Source: Journal of Science Teacher Education, Volume 24, Issue 5, August 2013, p. 811-832.
(Reviewed by the Portal Team)
This study aimed to investigate the influence of an integrated experiential learning and action research project on preservice science teachers’ developing ideas about science teaching, learning, and action research itself.
The author utilized a qualitative, interpretive, case study methodology.
The participants were 10 master’s degree students in secondary science education, at a large public university in the southeastern United States.The students were engaged in both service learning and action research as an integral part of the class including in-class work, outside of class work, course assignments, and grading.
Data included pre- and post-questionnaires, reflective journals, and final project written reports. Additionally, three of the 10 were selected for in-depth profiles to present in this article.
The data indicated that all 10 participants gained enhanced understandings of children as diverse learners and the importance of prior knowledge in science learning. The students also identified growth in their understanding of topics including how to more effectively use questions, conduct hands-on activities, and conduct action research.
Shifts in thinking were observed for two of the in-depth case study students, while one, showed little change.
One student took a route that explored the elements of science knowledge construction including the importance of alternative conceptions, reasoning, and making new connections to the knowledge base. The active and immersive nature of the service learning/action research project appeared to extend these understandings for her in a way that discussions and videos in the classroom might not have done.
The other student, also, observed first hand a theme that is often discussed in university classes; middle school children assume gender roles in science. He expressed his surprise at this finding, indicating that he gained new insights about the congruence between research literature and his own data collection. His data suggest that he became inspired to create a more gender-inclusive science classroom.
The contrasting case of third student, however, indicated that students need to have a disposition of openness to learning from these activities and be prepared to make connections among experiences for deeper learning to occur. Confident that she understood older learners and the research process already, her’s learning appeared to be more superficial and limited in scope.

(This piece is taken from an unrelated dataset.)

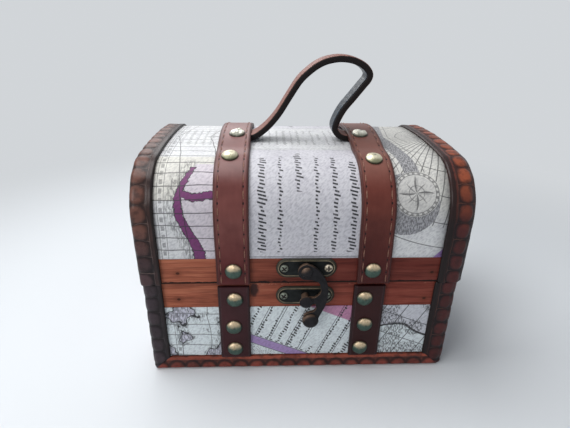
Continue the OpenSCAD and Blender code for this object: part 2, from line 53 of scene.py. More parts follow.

The data suggest the third student may have had excellent experiences with the lecture/laboratory teaching mode of university biology and held it in high esteem as a model for teaching science. The other two students on the other hand appeared to be genuinely interested in how children respond to science instruction, and thus, took the opportunities in the course to ponder and analyze the meaning of various social interactions to build their beliefs.
The results of the current study suggest that action research may be one avenue in which preservice teachers can collect performance data with their students to better understand the distinction between engagement and the attainment of learning outcomes.
The results indicate that experiential learning combined with action research might provide fruitful opportunities for learning. In addition to the advantages of informal science settings previously cited, including freedom from curriculum and testing constraints, working with small groups of children, and freedom from mentor teacher agendas, informal settings can provide spaces for experimenting with ‘‘focused aspects’’ of teaching. While these focused aspects of teaching could be provided by an instructor, in this study, they were shaped by the preservice teachers’ own action research questions.
The author recommends that teacher educators incorporate more experiential learning opportunities into science teacher preparation.
Second, methods class instructors should allow students to determine their own action research questions gives them a better understanding of how to conduct action research in the future. The author considers action researchas the key for the development of dialogic learning in this study which added to the richness and meaning of the course assignments for the students.